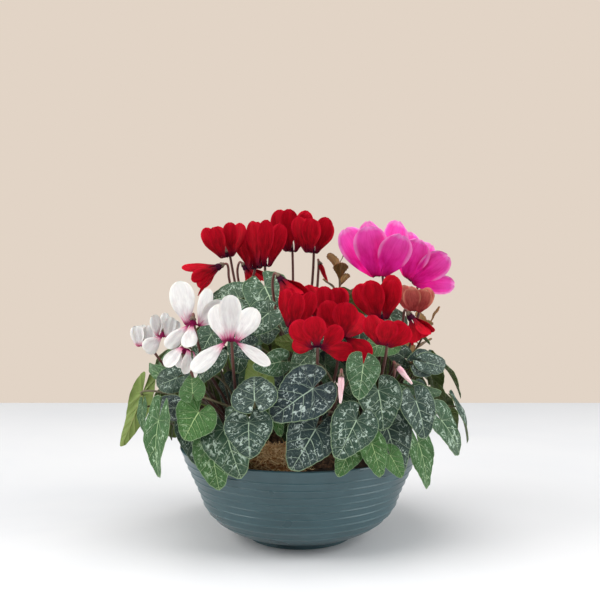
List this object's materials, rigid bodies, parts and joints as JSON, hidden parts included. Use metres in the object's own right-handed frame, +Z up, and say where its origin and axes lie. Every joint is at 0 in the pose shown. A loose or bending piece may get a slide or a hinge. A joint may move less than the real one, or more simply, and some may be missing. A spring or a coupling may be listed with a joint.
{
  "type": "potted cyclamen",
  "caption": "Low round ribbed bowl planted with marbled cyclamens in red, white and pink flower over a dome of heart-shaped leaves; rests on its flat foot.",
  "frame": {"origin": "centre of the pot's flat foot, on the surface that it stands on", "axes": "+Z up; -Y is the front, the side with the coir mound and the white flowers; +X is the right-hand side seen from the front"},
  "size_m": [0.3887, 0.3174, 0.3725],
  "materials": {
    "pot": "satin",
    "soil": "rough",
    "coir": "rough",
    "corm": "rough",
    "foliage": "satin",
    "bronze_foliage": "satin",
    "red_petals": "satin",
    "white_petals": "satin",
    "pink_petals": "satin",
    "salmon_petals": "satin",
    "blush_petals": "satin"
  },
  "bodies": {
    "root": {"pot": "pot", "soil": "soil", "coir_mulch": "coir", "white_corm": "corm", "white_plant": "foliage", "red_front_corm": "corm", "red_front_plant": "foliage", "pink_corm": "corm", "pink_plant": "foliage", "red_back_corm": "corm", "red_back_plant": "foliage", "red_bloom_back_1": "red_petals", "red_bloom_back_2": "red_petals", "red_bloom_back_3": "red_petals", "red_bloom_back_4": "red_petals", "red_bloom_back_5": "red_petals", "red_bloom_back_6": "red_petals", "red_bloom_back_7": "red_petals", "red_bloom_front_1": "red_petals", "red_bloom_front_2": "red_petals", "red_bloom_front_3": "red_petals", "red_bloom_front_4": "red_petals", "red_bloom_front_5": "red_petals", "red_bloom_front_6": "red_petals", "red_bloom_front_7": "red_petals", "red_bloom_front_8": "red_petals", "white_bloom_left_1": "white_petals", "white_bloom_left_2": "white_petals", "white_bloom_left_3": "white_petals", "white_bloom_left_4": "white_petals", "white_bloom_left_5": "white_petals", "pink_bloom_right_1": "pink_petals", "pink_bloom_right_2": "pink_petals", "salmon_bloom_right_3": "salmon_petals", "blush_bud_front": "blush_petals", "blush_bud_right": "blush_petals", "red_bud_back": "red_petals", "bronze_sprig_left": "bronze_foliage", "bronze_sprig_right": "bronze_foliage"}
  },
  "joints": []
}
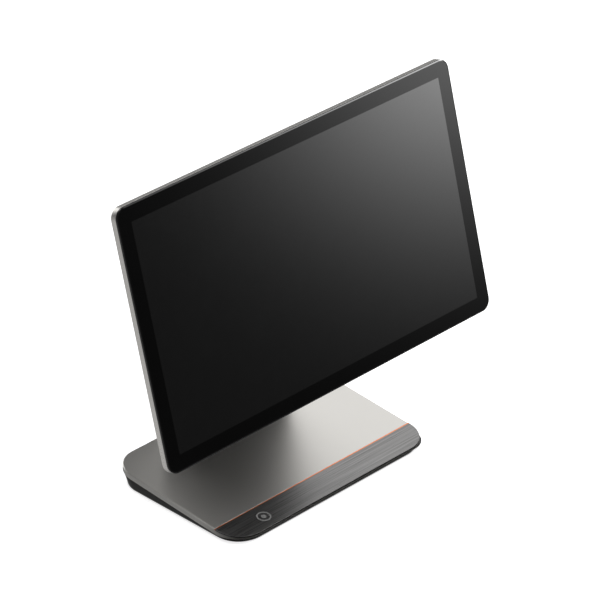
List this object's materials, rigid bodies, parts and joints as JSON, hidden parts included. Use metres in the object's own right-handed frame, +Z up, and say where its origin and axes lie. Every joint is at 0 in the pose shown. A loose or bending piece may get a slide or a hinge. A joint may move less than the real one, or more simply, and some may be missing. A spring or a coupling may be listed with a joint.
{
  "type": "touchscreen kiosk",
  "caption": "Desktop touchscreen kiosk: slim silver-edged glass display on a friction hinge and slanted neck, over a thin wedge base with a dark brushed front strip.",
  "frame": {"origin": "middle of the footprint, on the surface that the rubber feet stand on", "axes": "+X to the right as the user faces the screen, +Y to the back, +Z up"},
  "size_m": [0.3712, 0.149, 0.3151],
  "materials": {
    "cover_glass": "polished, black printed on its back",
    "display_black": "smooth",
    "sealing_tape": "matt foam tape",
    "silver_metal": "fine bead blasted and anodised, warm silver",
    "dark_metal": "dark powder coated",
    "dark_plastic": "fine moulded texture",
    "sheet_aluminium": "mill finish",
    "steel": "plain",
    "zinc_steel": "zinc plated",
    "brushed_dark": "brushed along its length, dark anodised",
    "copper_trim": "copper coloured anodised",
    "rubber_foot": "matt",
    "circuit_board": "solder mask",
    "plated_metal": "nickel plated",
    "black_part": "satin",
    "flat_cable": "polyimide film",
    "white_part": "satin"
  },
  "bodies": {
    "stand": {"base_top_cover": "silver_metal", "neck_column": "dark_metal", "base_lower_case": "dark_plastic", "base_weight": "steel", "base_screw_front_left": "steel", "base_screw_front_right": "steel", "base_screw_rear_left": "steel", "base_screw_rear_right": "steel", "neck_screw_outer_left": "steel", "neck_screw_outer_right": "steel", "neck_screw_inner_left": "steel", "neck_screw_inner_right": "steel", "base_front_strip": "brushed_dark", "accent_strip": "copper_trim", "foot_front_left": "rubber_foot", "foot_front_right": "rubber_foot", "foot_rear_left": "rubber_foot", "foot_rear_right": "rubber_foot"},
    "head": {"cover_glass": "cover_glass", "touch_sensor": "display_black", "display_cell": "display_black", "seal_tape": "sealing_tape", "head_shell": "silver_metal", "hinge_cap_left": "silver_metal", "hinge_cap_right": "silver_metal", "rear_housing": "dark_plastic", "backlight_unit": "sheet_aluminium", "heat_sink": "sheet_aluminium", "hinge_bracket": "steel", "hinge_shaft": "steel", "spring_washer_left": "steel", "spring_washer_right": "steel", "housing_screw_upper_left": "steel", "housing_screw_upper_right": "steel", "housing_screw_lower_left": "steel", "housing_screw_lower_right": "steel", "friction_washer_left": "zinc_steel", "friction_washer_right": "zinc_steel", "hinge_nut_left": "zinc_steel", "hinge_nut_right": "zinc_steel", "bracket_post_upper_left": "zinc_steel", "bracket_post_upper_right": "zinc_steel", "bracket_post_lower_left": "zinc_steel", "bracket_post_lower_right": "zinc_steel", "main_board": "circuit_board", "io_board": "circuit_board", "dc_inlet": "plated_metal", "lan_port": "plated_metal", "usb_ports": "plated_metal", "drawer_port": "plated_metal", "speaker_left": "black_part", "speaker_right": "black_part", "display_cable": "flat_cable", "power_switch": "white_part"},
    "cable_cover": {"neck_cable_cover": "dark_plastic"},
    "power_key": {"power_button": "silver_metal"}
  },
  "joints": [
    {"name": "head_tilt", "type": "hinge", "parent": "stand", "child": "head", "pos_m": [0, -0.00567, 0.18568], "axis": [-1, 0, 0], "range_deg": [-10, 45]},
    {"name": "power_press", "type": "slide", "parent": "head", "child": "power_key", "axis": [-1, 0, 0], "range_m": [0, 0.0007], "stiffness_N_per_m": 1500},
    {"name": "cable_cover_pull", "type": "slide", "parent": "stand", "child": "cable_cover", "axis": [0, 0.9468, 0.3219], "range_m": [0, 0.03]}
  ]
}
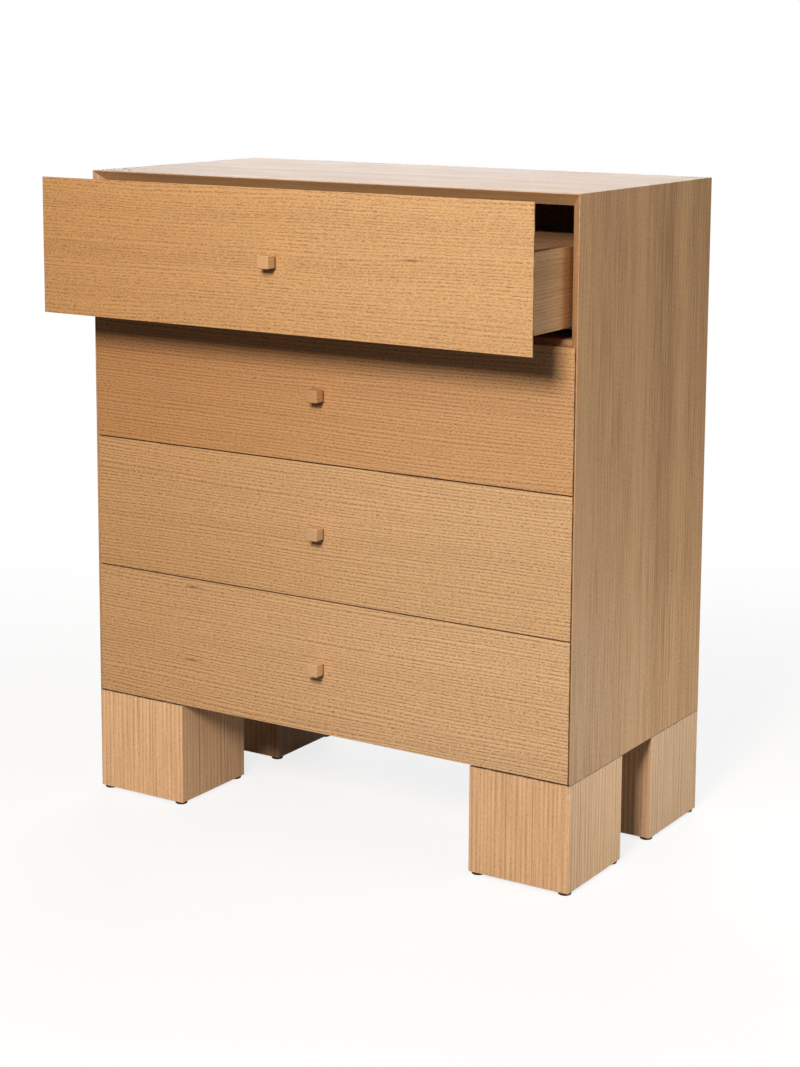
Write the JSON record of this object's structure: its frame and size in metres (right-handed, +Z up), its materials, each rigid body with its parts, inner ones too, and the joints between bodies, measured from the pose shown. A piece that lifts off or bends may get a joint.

--------

* AIM: Extract all of the data exactly as written.

* FULL ANSWER:
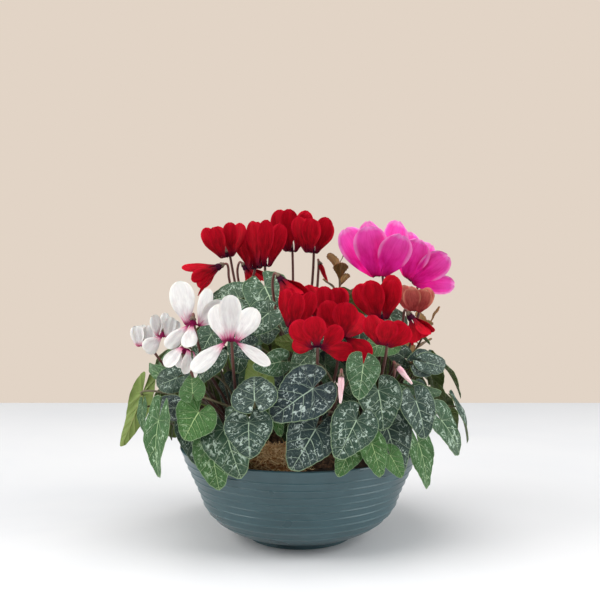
List this object's materials, rigid bodies, parts and joints as JSON, hidden parts included. Use metres in the object's own right-handed frame, +Z up, and say where its origin and axes lie. Every joint is at 0 in the pose shown. A loose or bending piece may get a slide or a hinge. A joint may move less than the real one, or more simply, and some may be missing. A spring or a coupling may be listed with a joint.
{
  "type": "potted cyclamen",
  "caption": "Low round ribbed bowl planted with marbled cyclamens in red, white and pink flower over a dome of heart-shaped leaves; rests on its flat foot.",
  "frame": {"origin": "centre of the pot's flat foot, on the surface that it stands on", "axes": "+Z up; -Y is the front, the side with the coir mound and the white flowers; +X is the right-hand side seen from the front"},
  "size_m": [0.3887, 0.3174, 0.3725],
  "materials": {
    "pot": "satin",
    "soil": "rough",
    "coir": "rough",
    "corm": "rough",
    "foliage": "satin",
    "bronze_foliage": "satin",
    "red_petals": "satin",
    "white_petals": "satin",
    "pink_petals": "satin",
    "salmon_petals": "satin",
    "blush_petals": "satin"
  },
  "bodies": {
    "root": {"pot": "pot", "soil": "soil", "coir_mulch": "coir", "white_corm": "corm", "white_plant": "foliage", "red_front_corm": "corm", "red_front_plant": "foliage", "pink_corm": "corm", "pink_plant": "foliage", "red_back_corm": "corm", "red_back_plant": "foliage", "red_bloom_back_1": "red_petals", "red_bloom_back_2": "red_petals", "red_bloom_back_3": "red_petals", "red_bloom_back_4": "red_petals", "red_bloom_back_5": "red_petals", "red_bloom_back_6": "red_petals", "red_bloom_back_7": "red_petals", "red_bloom_front_1": "red_petals", "red_bloom_front_2": "red_petals", "red_bloom_front_3": "red_petals", "red_bloom_front_4": "red_petals", "red_bloom_front_5": "red_petals", "red_bloom_front_6": "red_petals", "red_bloom_front_7": "red_petals", "red_bloom_front_8": "red_petals", "white_bloom_left_1": "white_petals", "white_bloom_left_2": "white_petals", "white_bloom_left_3": "white_petals", "white_bloom_left_4": "white_petals", "white_bloom_left_5": "white_petals", "pink_bloom_right_1": "pink_petals", "pink_bloom_right_2": "pink_petals", "salmon_bloom_right_3": "salmon_petals", "blush_bud_front": "blush_petals", "blush_bud_right": "blush_petals", "red_bud_back": "red_petals", "bronze_sprig_left": "bronze_foliage", "bronze_sprig_right": "bronze_foliage"}
  },
  "joints": []
}
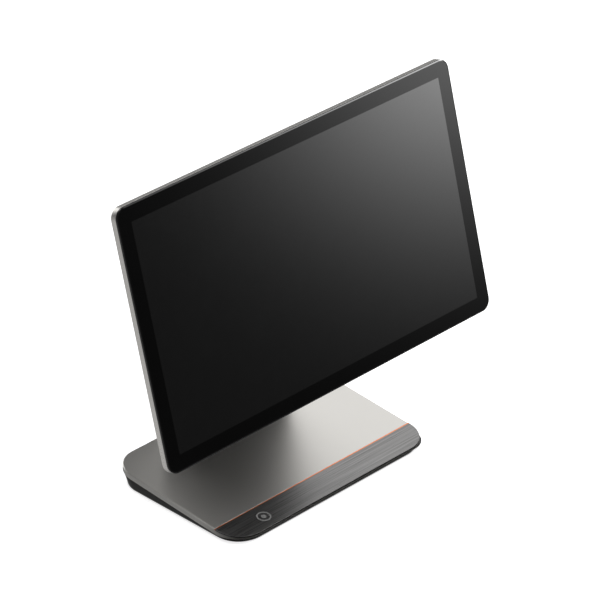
List this object's materials, rigid bodies, parts and joints as JSON, hidden parts included. Use metres in the object's own right-handed frame, +Z up, and say where its origin and axes lie. Every joint is at 0 in the pose shown. A loose or bending piece may get a slide or a hinge. A joint may move less than the real one, or more simply, and some may be missing. A spring or a coupling may be listed with a joint.
{
  "type": "touchscreen kiosk",
  "caption": "Desktop touchscreen kiosk: slim silver-edged glass display on a friction hinge and slanted neck, over a thin wedge base with a dark brushed front strip.",
  "frame": {"origin": "middle of the footprint, on the surface that the rubber feet stand on", "axes": "+X to the right as the user faces the screen, +Y to the back, +Z up"},
  "size_m": [0.3712, 0.149, 0.3151],
  "materials": {
    "cover_glass": "polished, black printed on its back",
    "display_black": "smooth",
    "sealing_tape": "matt foam tape",
    "silver_metal": "fine bead blasted and anodised, warm silver",
    "dark_metal": "dark powder coated",
    "dark_plastic": "fine moulded texture",
    "sheet_aluminium": "mill finish",
    "steel": "plain",
    "zinc_steel": "zinc plated",
    "brushed_dark": "brushed along its length, dark anodised",
    "copper_trim": "copper coloured anodised",
    "rubber_foot": "matt",
    "circuit_board": "solder mask",
    "plated_metal": "nickel plated",
    "black_part": "satin",
    "flat_cable": "polyimide film",
    "white_part": "satin"
  },
  "bodies": {
    "stand": {"base_top_cover": "silver_metal", "neck_column": "dark_metal", "base_lower_case": "dark_plastic", "base_weight": "steel", "base_screw_front_left": "steel", "base_screw_front_right": "steel", "base_screw_rear_left": "steel", "base_screw_rear_right": "steel", "neck_screw_outer_left": "steel", "neck_screw_outer_right": "steel", "neck_screw_inner_left": "steel", "neck_screw_inner_right": "steel", "base_front_strip": "brushed_dark", "accent_strip": "copper_trim", "foot_front_left": "rubber_foot", "foot_front_right": "rubber_foot", "foot_rear_left": "rubber_foot", "foot_rear_right": "rubber_foot"},
    "head": {"cover_glass": "cover_glass", "touch_sensor": "display_black", "display_cell": "display_black", "seal_tape": "sealing_tape", "head_shell": "silver_metal", "hinge_cap_left": "silver_metal", "hinge_cap_right": "silver_metal", "rear_housing": "dark_plastic", "backlight_unit": "sheet_aluminium", "heat_sink": "sheet_aluminium", "hinge_bracket": "steel", "hinge_shaft": "steel", "spring_washer_left": "steel", "spring_washer_right": "steel", "housing_screw_upper_left": "steel", "housing_screw_upper_right": "steel", "housing_screw_lower_left": "steel", "housing_screw_lower_right": "steel", "friction_washer_left": "zinc_steel", "friction_washer_right": "zinc_steel", "hinge_nut_left": "zinc_steel", "hinge_nut_right": "zinc_steel", "bracket_post_upper_left": "zinc_steel", "bracket_post_upper_right": "zinc_steel", "bracket_post_lower_left": "zinc_steel", "bracket_post_lower_right": "zinc_steel", "main_board": "circuit_board", "io_board": "circuit_board", "dc_inlet": "plated_metal", "lan_port": "plated_metal", "usb_ports": "plated_metal", "drawer_port": "plated_metal", "speaker_left": "black_part", "speaker_right": "black_part", "display_cable": "flat_cable", "power_switch": "white_part"},
    "cable_cover": {"neck_cable_cover": "dark_plastic"},
    "power_key": {"power_button": "silver_metal"}
  },
  "joints": [
    {"name": "head_tilt", "type": "hinge", "parent": "stand", "child": "head", "pos_m": [0, -0.00567, 0.18568], "axis": [-1, 0, 0], "range_deg": [-10, 45]},
    {"name": "power_press", "type": "slide", "parent": "head", "child": "power_key", "axis": [-1, 0, 0], "range_m": [0, 0.0007], "stiffness_N_per_m": 1500},
    {"name": "cable_cover_pull", "type": "slide", "parent": "stand", "child": "cable_cover", "axis": [0, 0.9468, 0.3219], "range_m": [0, 0.03]}
  ]
}
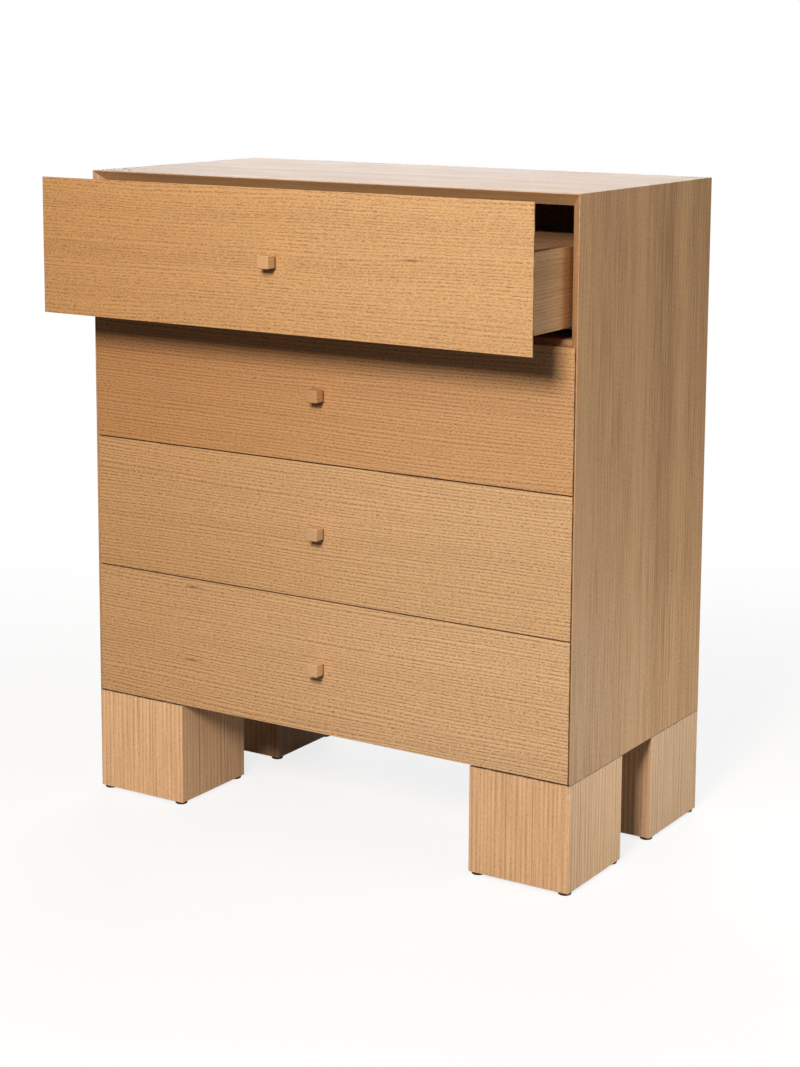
Write the JSON record of this object's structure: its frame and size in metres (right-handed, +Z up), its materials, each rigid body with its parts, inner ones too, and the joints between bodies, measured from the pose shown. A piece that lifts off or bends may get a joint.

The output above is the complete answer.